** start of Information provided **
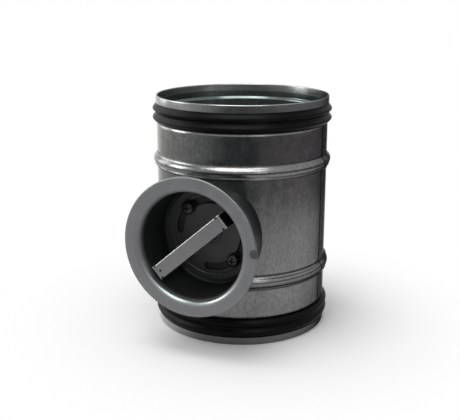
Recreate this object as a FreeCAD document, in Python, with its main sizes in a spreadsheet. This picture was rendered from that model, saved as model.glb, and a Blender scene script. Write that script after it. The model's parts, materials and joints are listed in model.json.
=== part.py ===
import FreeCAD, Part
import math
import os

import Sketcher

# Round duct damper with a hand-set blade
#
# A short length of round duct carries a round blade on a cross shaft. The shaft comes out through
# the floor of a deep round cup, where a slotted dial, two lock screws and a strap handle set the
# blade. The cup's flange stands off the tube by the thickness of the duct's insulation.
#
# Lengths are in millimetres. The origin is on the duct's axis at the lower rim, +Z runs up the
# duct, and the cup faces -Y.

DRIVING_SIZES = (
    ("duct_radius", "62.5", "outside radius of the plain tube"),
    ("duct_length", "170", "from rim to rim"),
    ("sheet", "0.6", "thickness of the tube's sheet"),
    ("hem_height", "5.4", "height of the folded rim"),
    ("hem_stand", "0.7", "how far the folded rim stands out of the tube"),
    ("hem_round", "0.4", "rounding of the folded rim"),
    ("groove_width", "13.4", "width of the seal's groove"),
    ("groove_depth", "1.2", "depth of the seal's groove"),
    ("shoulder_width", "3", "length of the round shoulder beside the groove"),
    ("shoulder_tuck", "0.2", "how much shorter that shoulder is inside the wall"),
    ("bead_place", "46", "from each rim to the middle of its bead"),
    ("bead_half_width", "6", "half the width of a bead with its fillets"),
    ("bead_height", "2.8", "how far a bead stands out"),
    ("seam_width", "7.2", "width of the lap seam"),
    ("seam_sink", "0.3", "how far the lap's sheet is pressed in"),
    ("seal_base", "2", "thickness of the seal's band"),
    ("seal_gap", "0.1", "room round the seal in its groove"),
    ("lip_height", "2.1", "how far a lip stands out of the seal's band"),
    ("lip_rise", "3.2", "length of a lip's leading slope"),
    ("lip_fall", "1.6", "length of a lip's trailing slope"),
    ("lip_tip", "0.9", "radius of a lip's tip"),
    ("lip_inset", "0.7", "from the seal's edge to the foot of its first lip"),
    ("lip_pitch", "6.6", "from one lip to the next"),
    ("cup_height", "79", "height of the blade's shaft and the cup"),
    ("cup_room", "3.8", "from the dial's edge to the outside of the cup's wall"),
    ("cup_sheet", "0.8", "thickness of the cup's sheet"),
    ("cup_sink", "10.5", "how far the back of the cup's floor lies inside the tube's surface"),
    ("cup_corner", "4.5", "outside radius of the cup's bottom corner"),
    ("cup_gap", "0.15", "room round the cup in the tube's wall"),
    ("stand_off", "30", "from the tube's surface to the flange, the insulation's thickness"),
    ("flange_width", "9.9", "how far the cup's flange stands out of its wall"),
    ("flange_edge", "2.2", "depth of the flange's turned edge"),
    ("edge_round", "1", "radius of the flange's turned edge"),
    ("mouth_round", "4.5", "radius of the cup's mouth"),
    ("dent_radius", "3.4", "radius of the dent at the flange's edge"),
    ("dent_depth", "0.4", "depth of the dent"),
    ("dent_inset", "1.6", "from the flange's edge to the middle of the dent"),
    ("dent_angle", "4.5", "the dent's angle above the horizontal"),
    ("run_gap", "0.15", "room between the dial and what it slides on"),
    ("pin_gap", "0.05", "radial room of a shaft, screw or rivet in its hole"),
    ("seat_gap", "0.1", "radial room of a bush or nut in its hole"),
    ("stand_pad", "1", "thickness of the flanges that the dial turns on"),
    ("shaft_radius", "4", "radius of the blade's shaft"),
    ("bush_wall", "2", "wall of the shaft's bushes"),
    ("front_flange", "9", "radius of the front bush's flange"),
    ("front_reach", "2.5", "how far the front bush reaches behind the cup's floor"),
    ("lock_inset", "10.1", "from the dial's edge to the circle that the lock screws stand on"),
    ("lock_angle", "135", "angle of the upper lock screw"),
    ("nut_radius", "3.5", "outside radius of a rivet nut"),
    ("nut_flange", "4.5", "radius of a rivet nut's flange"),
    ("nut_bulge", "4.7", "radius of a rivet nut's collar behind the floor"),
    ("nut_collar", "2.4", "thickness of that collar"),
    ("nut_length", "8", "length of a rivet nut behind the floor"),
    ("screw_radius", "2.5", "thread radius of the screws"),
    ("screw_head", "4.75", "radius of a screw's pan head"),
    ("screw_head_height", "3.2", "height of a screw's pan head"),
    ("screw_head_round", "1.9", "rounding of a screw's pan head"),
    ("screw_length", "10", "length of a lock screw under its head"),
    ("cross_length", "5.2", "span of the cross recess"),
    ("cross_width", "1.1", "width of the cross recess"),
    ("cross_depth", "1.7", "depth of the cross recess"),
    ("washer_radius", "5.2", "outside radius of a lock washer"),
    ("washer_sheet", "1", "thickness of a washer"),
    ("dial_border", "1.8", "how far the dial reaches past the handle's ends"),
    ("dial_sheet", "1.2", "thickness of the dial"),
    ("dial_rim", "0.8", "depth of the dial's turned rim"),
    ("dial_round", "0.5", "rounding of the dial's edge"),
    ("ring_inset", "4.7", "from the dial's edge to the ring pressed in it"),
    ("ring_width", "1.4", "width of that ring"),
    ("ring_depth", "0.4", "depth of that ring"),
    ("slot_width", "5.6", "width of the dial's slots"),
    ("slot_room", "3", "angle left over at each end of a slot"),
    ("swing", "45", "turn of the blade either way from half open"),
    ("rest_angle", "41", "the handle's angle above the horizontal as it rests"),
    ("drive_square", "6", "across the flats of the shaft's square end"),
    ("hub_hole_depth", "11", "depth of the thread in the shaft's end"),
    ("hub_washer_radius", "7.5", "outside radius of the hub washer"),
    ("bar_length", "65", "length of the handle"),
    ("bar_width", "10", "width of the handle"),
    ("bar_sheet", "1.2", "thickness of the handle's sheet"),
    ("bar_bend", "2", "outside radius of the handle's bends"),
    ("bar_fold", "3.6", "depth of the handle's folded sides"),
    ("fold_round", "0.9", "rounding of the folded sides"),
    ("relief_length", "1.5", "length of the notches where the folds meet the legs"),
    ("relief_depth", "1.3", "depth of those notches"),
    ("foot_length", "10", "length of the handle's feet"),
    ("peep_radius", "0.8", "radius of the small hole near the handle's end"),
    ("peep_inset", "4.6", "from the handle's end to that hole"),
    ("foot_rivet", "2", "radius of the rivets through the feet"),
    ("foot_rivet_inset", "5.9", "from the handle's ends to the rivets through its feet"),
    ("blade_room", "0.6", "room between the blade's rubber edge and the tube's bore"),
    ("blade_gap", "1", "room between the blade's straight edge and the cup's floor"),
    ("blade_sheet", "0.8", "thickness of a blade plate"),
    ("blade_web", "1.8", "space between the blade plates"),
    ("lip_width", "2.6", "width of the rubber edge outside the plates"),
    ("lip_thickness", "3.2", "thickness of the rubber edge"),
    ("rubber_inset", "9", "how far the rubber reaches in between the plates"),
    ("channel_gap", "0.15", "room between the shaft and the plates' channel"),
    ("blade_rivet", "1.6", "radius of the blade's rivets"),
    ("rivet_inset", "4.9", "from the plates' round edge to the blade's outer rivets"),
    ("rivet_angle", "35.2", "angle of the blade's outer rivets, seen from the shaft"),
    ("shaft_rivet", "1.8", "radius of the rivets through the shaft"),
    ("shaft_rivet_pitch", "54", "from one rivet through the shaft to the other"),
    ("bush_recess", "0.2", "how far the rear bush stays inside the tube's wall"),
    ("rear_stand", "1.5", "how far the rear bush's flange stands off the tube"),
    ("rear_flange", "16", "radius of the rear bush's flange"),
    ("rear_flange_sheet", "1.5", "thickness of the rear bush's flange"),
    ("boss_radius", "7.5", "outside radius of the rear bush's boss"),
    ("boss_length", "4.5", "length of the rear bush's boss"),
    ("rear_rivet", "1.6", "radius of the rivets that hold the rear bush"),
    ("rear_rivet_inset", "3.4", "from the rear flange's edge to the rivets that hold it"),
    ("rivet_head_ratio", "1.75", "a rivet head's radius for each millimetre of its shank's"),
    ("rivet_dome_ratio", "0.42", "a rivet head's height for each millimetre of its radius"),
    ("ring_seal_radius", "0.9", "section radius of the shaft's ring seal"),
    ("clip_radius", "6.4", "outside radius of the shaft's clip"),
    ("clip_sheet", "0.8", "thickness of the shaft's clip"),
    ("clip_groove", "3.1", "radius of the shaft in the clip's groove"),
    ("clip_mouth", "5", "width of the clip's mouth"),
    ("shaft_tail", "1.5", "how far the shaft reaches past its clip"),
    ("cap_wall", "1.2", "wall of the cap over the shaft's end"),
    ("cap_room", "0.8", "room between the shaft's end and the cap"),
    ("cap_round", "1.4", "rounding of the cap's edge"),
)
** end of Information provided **
→ **Required work**
Find the word "FreeCAD" in the data and show each line that holds it.

→ **In response**
Recreate this object as a FreeCAD document, in Python, with its main sizes in a spreadsheet. This picture was rendered from that model, saved as model.glb, and a Blender scene script. Write that script after it. The model's parts, materials and joints are listed in model.json.
import FreeCAD, Part